* start Available data *

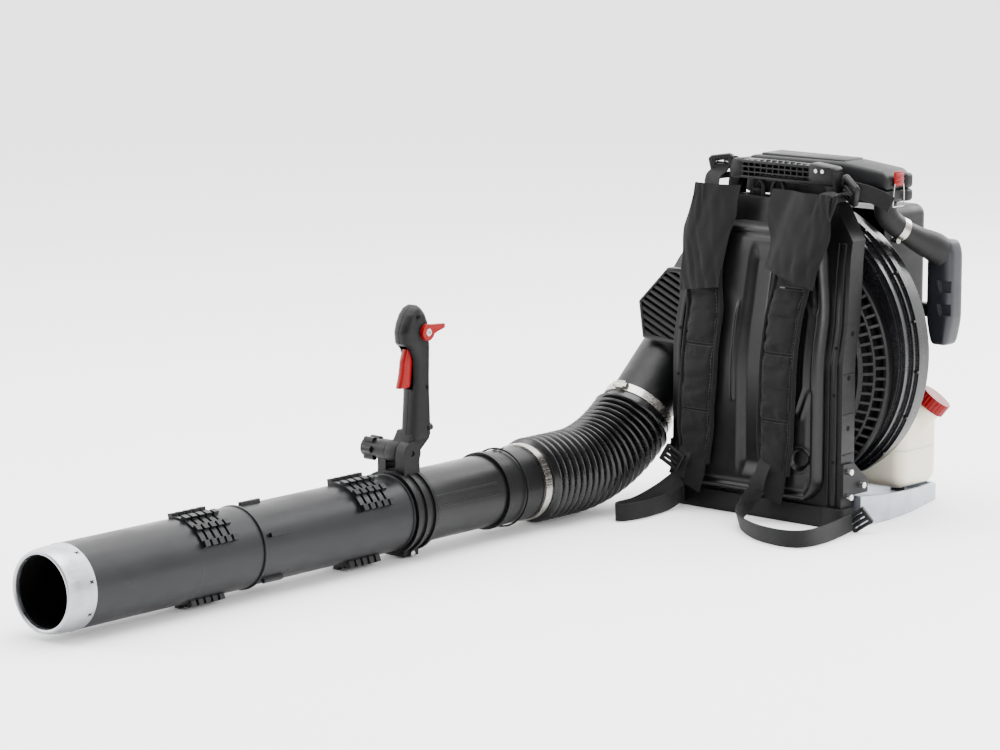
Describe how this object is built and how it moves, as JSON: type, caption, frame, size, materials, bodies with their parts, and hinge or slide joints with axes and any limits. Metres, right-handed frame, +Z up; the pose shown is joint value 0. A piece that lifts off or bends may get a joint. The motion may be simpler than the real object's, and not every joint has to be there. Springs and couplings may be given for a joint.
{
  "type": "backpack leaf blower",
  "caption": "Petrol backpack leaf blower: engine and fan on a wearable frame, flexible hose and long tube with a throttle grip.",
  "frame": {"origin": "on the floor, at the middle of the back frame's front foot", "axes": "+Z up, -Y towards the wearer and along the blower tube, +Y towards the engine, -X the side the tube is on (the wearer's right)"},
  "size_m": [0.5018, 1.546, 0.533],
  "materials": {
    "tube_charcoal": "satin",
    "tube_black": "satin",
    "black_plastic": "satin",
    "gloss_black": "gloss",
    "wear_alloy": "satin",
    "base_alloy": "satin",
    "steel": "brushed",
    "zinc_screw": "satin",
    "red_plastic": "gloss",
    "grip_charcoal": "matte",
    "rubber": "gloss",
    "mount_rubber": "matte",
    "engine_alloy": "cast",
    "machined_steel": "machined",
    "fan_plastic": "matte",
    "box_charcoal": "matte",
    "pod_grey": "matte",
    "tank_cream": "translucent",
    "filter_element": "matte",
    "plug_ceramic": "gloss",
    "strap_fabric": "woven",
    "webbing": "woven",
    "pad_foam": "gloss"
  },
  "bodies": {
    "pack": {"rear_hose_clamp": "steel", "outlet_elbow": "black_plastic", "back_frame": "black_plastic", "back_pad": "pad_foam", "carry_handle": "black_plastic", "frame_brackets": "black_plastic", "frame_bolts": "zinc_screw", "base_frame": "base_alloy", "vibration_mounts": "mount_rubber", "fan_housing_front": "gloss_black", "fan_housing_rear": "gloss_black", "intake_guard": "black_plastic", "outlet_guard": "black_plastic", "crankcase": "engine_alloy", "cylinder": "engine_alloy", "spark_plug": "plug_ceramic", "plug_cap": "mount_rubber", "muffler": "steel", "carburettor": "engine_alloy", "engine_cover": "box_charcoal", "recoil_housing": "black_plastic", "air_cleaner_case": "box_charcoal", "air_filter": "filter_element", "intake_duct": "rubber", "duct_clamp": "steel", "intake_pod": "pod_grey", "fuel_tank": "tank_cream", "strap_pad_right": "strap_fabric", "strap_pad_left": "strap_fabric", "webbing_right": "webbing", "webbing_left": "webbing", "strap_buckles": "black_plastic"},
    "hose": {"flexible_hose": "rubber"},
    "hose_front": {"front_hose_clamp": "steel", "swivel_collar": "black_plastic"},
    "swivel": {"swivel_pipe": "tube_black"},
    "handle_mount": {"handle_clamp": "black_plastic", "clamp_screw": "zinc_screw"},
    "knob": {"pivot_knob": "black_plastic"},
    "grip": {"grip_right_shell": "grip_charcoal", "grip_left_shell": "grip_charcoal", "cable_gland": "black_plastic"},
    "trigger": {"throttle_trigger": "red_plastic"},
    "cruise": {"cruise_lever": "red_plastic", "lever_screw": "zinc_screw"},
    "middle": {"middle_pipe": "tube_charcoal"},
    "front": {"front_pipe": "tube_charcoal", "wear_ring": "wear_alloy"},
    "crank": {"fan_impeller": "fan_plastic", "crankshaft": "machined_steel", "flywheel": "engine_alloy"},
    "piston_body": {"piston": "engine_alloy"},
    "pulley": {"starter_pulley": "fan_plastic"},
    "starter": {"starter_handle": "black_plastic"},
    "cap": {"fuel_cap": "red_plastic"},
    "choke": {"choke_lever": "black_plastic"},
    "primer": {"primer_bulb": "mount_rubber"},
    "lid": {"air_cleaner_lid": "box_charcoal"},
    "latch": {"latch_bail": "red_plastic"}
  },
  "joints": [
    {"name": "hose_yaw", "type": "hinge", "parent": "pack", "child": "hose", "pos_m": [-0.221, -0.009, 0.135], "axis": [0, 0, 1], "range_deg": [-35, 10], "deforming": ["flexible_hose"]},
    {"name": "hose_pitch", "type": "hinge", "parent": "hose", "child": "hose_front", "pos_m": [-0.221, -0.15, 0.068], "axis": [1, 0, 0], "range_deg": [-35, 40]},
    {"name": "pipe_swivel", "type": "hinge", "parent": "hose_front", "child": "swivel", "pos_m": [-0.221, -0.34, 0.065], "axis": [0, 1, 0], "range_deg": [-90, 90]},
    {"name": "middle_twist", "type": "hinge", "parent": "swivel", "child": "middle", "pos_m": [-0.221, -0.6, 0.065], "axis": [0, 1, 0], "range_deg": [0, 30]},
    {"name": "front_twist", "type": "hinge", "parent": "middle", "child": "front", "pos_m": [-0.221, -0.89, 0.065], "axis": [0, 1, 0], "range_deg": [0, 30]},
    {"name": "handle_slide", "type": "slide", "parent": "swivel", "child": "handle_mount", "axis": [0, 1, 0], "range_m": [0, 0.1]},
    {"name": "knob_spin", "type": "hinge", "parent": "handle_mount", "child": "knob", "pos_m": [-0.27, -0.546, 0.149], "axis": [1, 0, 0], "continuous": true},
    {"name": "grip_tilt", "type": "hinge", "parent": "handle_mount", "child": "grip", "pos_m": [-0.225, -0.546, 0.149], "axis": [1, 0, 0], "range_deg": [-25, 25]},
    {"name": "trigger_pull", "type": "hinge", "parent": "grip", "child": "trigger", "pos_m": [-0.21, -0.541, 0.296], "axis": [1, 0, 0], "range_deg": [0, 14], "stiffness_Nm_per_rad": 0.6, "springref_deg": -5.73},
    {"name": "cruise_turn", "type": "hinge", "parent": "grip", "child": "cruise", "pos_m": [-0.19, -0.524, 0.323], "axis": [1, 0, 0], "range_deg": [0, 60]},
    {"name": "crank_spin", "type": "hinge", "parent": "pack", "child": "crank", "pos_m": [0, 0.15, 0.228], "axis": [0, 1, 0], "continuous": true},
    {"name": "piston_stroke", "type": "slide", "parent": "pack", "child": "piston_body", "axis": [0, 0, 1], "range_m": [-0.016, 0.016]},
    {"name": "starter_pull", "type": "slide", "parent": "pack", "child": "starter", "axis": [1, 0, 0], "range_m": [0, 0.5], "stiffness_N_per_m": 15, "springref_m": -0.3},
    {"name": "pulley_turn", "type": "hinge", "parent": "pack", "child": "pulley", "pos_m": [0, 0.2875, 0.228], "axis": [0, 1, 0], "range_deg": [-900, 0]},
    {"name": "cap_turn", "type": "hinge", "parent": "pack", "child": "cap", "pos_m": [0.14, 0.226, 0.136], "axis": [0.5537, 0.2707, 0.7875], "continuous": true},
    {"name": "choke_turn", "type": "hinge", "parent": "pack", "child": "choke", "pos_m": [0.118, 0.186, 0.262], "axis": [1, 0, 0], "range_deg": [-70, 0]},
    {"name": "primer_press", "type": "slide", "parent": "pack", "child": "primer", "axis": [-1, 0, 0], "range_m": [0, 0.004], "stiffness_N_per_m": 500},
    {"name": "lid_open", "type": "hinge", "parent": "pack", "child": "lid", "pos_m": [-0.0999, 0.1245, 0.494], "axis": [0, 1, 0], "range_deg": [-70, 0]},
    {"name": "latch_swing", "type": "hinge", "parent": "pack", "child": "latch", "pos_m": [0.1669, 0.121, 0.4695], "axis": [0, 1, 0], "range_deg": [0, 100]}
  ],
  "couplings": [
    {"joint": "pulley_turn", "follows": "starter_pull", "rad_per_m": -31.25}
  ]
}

* end Available data *

Given instruction:
Looking back at the lines above, state how many contain the word "joints", and supply nothing besides the number.

Exercise result:
2